I do not think Mr. Morris can have noticed this table, or he would hardly say what he does.

Neither would he say that Sparrows have done as much good as harm in America since their introduction[1] ('Sparrow-Shooter,' p. 5) if he had read what our American cousins of late years have written about them. On this head let me merely draw his attention to what Dr. Elliott Coues says at page 52 of Mr.
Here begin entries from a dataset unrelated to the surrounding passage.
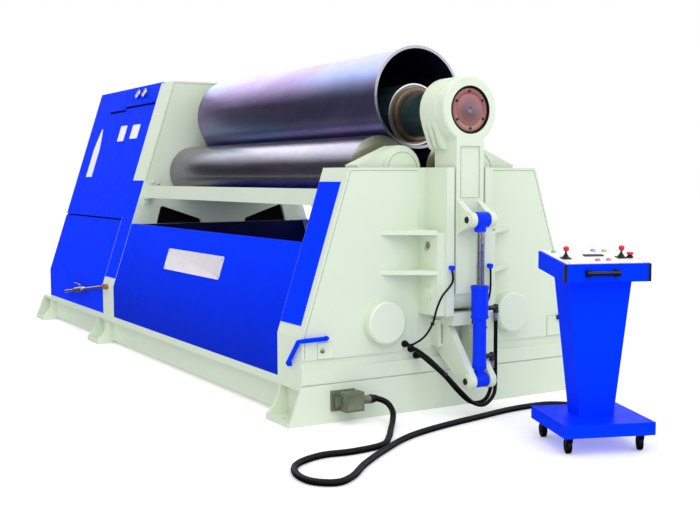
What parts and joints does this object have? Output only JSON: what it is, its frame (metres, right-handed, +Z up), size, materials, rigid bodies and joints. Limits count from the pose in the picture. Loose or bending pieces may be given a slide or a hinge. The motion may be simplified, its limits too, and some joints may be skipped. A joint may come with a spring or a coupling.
{
  "type": "three-roll plate rolling machine",
  "caption": "Three-roll plate rolling machine with swinging lower rolls, a drop-end yoke with its cylinder, a drive cabinet and a control console on a cable.",
  "frame": {"origin": "centre of the rectangle of the four corner foundation bolts, on the floor", "axes": "+X along the rolls toward the drop end with the yoke, +Y toward the back, +Z up"},
  "size_m": [7.7367, 2.8947, 2.4721],
  "materials": {
    "machine_paint": "pale grey-green machine enamel, semi-gloss",
    "blue_paint": "vivid blue enamel, semi-gloss",
    "roll_steel": "ground forged steel",
    "plate_steel": "dark rolled steel plate",
    "bright_steel": "bright turned steel",
    "chrome_rod": "hard chrome",
    "copper_cap": "dull copper-brown turned metal",
    "gauge_white": "white",
    "connector_grey": "olive-grey cast housing",
    "signal_red": "red push buttons",
    "black_plastic": "black",
    "black_rubber": "black rubber"
  },
  "bodies": {
    "machine": {"base_rails": "machine_paint", "base_cross_beams": "machine_paint", "base_feet": "machine_paint", "cover_sills": "machine_paint", "drop_end_sill": "machine_paint", "drop_end_outer_plate": "machine_paint", "drop_end_inner_plate": "machine_paint", "drop_end_walls": "machine_paint", "drop_end_top": "machine_paint", "post": "machine_paint", "post_ribs": "machine_paint", "pivot_covers": "machine_paint", "drive_end_inner_plate": "machine_paint", "drive_end_outer_plate": "machine_paint", "drive_end_walls": "machine_paint", "drive_end_top": "machine_paint", "blue_corner_panels": "blue_paint", "front_cover": "blue_paint", "rear_cover": "blue_paint", "plate_rails": "machine_paint", "inner_end_panel": "blue_paint", "cabinet_body": "blue_paint", "cabinet_upper_door": "blue_paint", "cabinet_lower_door": "blue_paint", "pressure_gauges": "gauge_white", "drain_valve": "bright_steel", "drain_fittings": "copper_cap", "corner_bar": "blue_paint", "power_connector": "connector_grey", "control_cable": "black_rubber", "cylinder_bracket": "machine_paint", "yoke_hinge_pin": "bright_steel", "cylinder_hose_upper": "black_rubber", "cylinder_hose_lower": "black_rubber", "lock_hose_front": "black_rubber", "lock_hose_rear": "black_rubber", "hose_fittings": "blue_paint", "rolled_shell": "plate_steel", "console_base": "blue_paint", "console_pedestal": "blue_paint", "console_desk": "blue_paint", "console_panel": "gauge_white", "console_controls": "black_plastic", "console_buttons": "signal_red", "console_handle": "black_plastic", "console_casters": "black_plastic"},
    "top_roll_body": {"top_roll": "roll_steel"},
    "yoke_body": {"yoke": "machine_paint", "yoke_cap": "copper_cap"},
    "cylinder_barrel_body": {"cylinder_barrel": "blue_paint"},
    "cylinder_rod_body": {"cylinder_rod": "chrome_rod", "rod_clevis": "blue_paint"},
    "front_arms_body": {"front_swing_arms": "machine_paint"},
    "rear_arms_body": {"rear_swing_arms": "machine_paint"},
    "front_roll_body": {"front_roll": "roll_steel"},
    "rear_roll_body": {"rear_roll": "roll_steel"}
  },
  "joints": [
    {"name": "top_roll_spin", "type": "hinge", "parent": "machine", "child": "top_roll_body", "pos_m": [1, 0, 1.99], "axis": [1, 0, 0], "continuous": true},
    {"name": "front_arms_swing", "type": "hinge", "parent": "machine", "child": "front_arms_body", "pos_m": [1, -0.52, 0.62], "axis": [1, 0, 0], "range_deg": [0, 5]},
    {"name": "rear_arms_swing", "type": "hinge", "parent": "machine", "child": "rear_arms_body", "pos_m": [1, 0.52, 0.62], "axis": [-1, 0, 0], "range_deg": [0, 5]},
    {"name": "front_roll_spin", "type": "hinge", "parent": "front_arms_body", "child": "front_roll_body", "pos_m": [1, -0.31, 1.60735], "axis": [1, 0, 0], "continuous": true},
    {"name": "rear_roll_spin", "type": "hinge", "parent": "rear_arms_body", "child": "rear_roll_body", "pos_m": [1, 0.31, 1.60735], "axis": [1, 0, 0], "continuous": true},
    {"name": "yoke_open", "type": "hinge", "parent": "machine", "child": "yoke_body", "pos_m": [3.19, 0, 0.8], "axis": [0, 1, 0], "range_deg": [0, 55]},
    {"name": "barrel_tilt", "type": "hinge", "parent": "machine", "child": "cylinder_barrel_body", "pos_m": [3.43, 0, 0.244], "axis": [0, 1, 0], "range_deg": [0, 25]},
    {"name": "rod_slide", "type": "slide", "parent": "cylinder_barrel_body", "child": "cylinder_rod_body", "axis": [0, 0, 1], "range_m": [-0.34, 0]}
  ],
  "couplings": [
    {"joint": "barrel_tilt", "follows": "yoke_open", "ratio": 0.45137},
    {"joint": "rod_slide", "follows": "yoke_open", "m_per_rad": -0.35263}
  ]
}
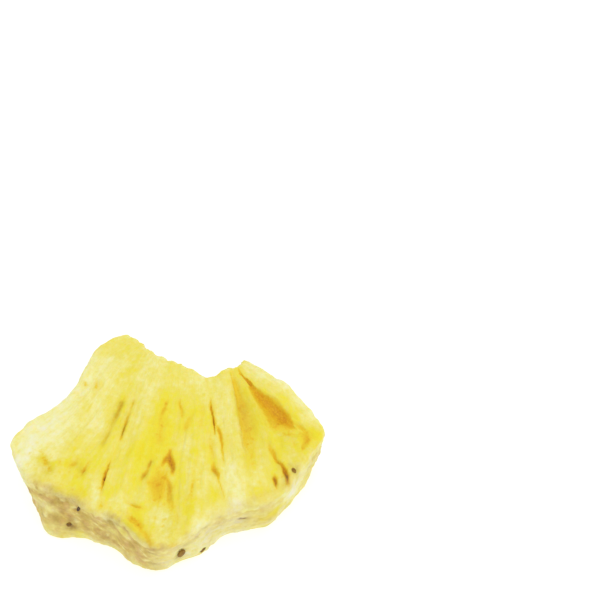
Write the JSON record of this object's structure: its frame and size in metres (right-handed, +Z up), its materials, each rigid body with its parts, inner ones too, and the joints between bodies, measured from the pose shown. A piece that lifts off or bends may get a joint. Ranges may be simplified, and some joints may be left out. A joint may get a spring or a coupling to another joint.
{
  "type": "freeze-dried pineapple piece",
  "caption": "Quarter of a cored, peeled pineapple ring, freeze-dried: thick creased slab with a concave core edge, two knife cuts and a scalloped rind side, lying flat.",
  "frame": {"origin": "under the middle of the piece's bounding box, on the flat lower cut face", "axes": "+X across the piece from the left knife cut to the right one, seen from the rind side; +Y from the rind side to the core side; +Z up, out of the creased top"},
  "size_m": [0.0558, 0.0442, 0.0135],
  "materials": {
    "dried_flesh": "matt, dry and porous, pale cream to saturated yellow, ochre in the gaps between the fibres"
  },
  "bodies": {
    "root": {"pineapple_slice": "dried_flesh"}
  },
  "joints": []
}
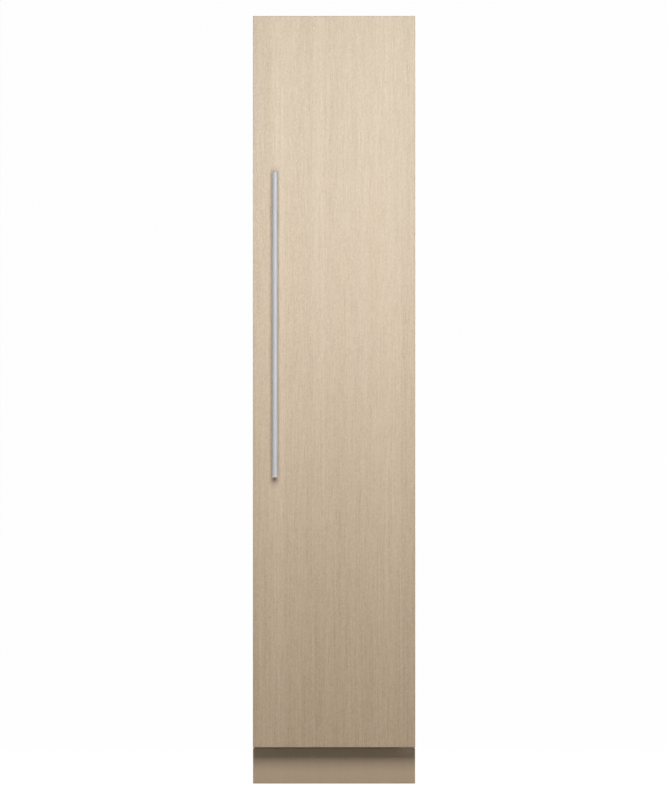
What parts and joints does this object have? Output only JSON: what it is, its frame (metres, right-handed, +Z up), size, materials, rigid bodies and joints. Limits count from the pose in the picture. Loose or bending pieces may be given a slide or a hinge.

Wesley's book, which is only a sample of a hundred other testimonies to the detestation in which they are now held in the United States,—and to a Report on the subject by a Committee of the American Ornithologists' Union, published last year, and reprinted, though not in extenso, in Miss Ormerod's 'Ninth Report on Injurious Insects'[2]. The Committee's Report may be seen in the 'Forest and Stream' newspaper of August 6, 1885[3]. It is impossible, in my humble judgment, for any one to read the testimony therein contained and think that Sparrows have done good in the United States.

  1. Into Maine in 1858 (Gentry's 'House-Sparrow,' p. 33).
  2. Mr. Morris is not very complimentary to Miss Ormerod, whose efforts to sift the matter in an impartial spirit deserve different recognition.
  3. A copy of which any one interested in the matter will find at the library of the Zoological Society in Hanover Square.